Three Days without Water
Since I believe in no difference between body and mind, I choose movement for third priority. 

Three Weeks without Food
Next, I choose human contact.  Like Erving Goffman, I believe the self emerges from interaction.  And without interaction with others, I can never discover  shenpa to work on.

Three Months without Hope
Contribution comes fifth.  I do not want to go long without contributing to my context (group, location, organizations, economy).  If I don't contribute, I don't earn. "No work, no eating."

Three Years without Purpose
I disagree with this survival rule.  I don't think anyone has a purpose.  Life has no inherent meaning, except, perhaps reproduction.  And I refuse to step on that treadmill.

Who has other ideas?

31 August 2011

Exploring Tibetan Meditation

My first meditation session on this new course, I had a few thoughts about work, a clump of cat hair moved like a scorpion and caused a quick thrill of fear and I kept wondering if I had my eyelids and eye focus correct.  Aside from a few moments of impatience, the eight minutes flew by.

Now I face the challenge to do it every day this week.  I hope to record my experiences here as I go.

As part of my journey, I have decided to work through a Tibetan-based meditation course from arobuddhism.org.   The course itself comes from aromeditation.org.  I plan to track my progress as I go.

What led me to pursue this course emerged out of a combination of events.  First, I resolved to improve my distress tolerance skills.  Second, I read some very interesting ideas about Dzogchen.  That evolved out of reading this article (http://meaningness.wordpress.com/2011/08/12/effing-the-ineffable/).

The idea of enjoying whatever arises, good, bad or ugly fully, completely and releasing attachment as I go appeals to me.  That may completely misrepresent the Aro Buddhist system, and, if so, I will clarify my understanding as I go.

My first meditation session took eight minutes (my choice).  My posture stayed fairly erect and and relaxed.  And my posture also occupied the majority of my thoughts.

Day two produced a different effect.  I set my timer for eight minutes again.  (Once I develop a consistent habit, then I will look at adding time)

I started running through future, possible conversations.  I caught myself, relaxed my tongue, and went back to listening.  This happened several times.  I started noting my tongue would tighten up to almost clenched.  I relaxed it whenever that happened, and suddenly the timer went off.

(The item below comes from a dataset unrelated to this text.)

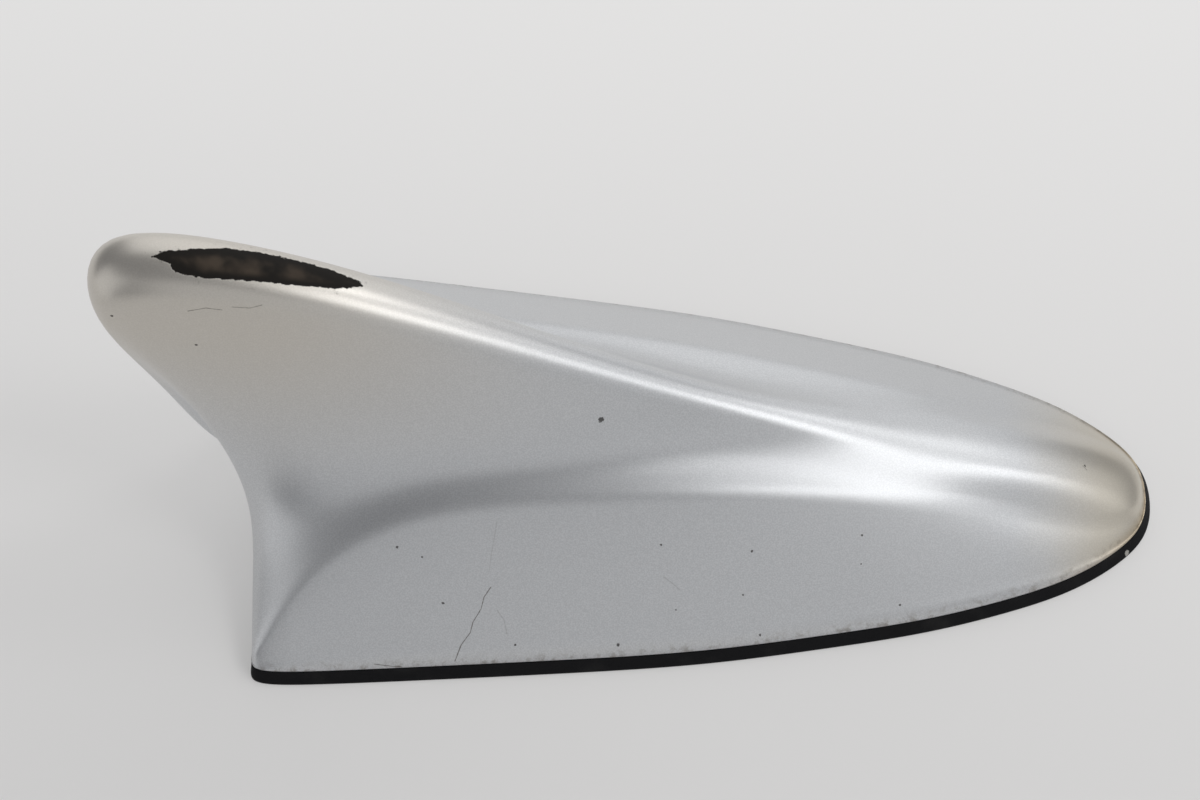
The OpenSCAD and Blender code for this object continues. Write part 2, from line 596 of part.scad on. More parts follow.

The time flew by.  I ended feeling soft, calm and easy.  I quite like the feeling.

Day three, though exhausted, I still meditated.  I didn't get to it until midnight, rather than around 17:00.  I felt burning and tension in my lower thoracic back which I found distracting.  And my tongue kept clenching up from the root toward the tip.  I noticed a correlation between the tongue tension and rehearsing conversations.

I held day three's imaginary conversations with an Aro buddhist teacher in Montana, Alexander Berzin and the local Winnipeg Rinpoche.  I explained to the teacher why I wanted to study with him, argued with Alexander Berzin about something he said in a recording I listened to four years ago, and asked the local Rinpoche to let me join his classes.

I kept catching myself early in the conversations and returned my attention to my neck, posture and the darkness of my eyelids.  Eventually, I switched to composing VBA code for migration scheduling.  I redirected my attention back to now and then the timer went off.

I felt more awake than when I started this third session.  I also felt more solidly within my body.

On day four I didn't get to my meditation session until almost 1:00 am.  The tension in my tongue-root seems to recur as a theme.  My seated posture felt nice and solid in all other respects.  And no burning in the thoracic region this time.

I caught myself in the middle of an imaginary conversation with the Kansas members of my team.  They had challenged my wife's integrity.  I had responded that "if she said the sky was green with purple polka dots, I would assume some unusual atmospheric phenomenon had occurred."

Once I recovered my awareness, I found my attention on my breathing.  My sinuses had swollen and clogged nearly closed. I had to breathe at a glacial pace to maintain my breathing.  Even so, I found myself more and more relaxed and calm.

The timer surprised me when it went off.  I felt aware, relaxed and calm.  I like how this affects me so far.

Day five I resisted  until I got into the bedroom.  Then I simply set my zafu on my zabuton, settled onto the cushion and started the timer.

Of course, the tongue-root tension re-appeared.  And my clogged sinuses required very slow deep breathing again.

Because of my slow breathing, I found it easy to bring my concentration back to my breathing.  Most of my focus stayed on my breath anyway.

Right at the beginning I felt some very demanding, sharp itches on my face.  I struggled to ignore them, and eventually they disappeared.

At the end, I felt the usual calm and centred feeling.

Day six I forgot to note my start time.  My sinuses had improved and I had comfortable posture.

I drifted early into deciding where I would use for my memory palace.  I settled on my high school.  I even started planning the layout of what I would put where.  I finally redirected my attention back to now at that point.

Next, I felt a strong, sharp itch in my ankle.  I left it alone and it faded after a minute or so.

I slipped into a shameful event from my youth on the farm.  That triggered memories of my theories inward and outward forms of meditation versus trance respectively.  I wondered if the Tibetan Buddhist drills and skills cover the same ideas.

Overall, I had long thinking periods before I returned to now.  I did end feeling very calm and solid.

Day seven I missed my session.  I worked nearly 21 straight hours through to after 6:00 am the next day and then crashed hard.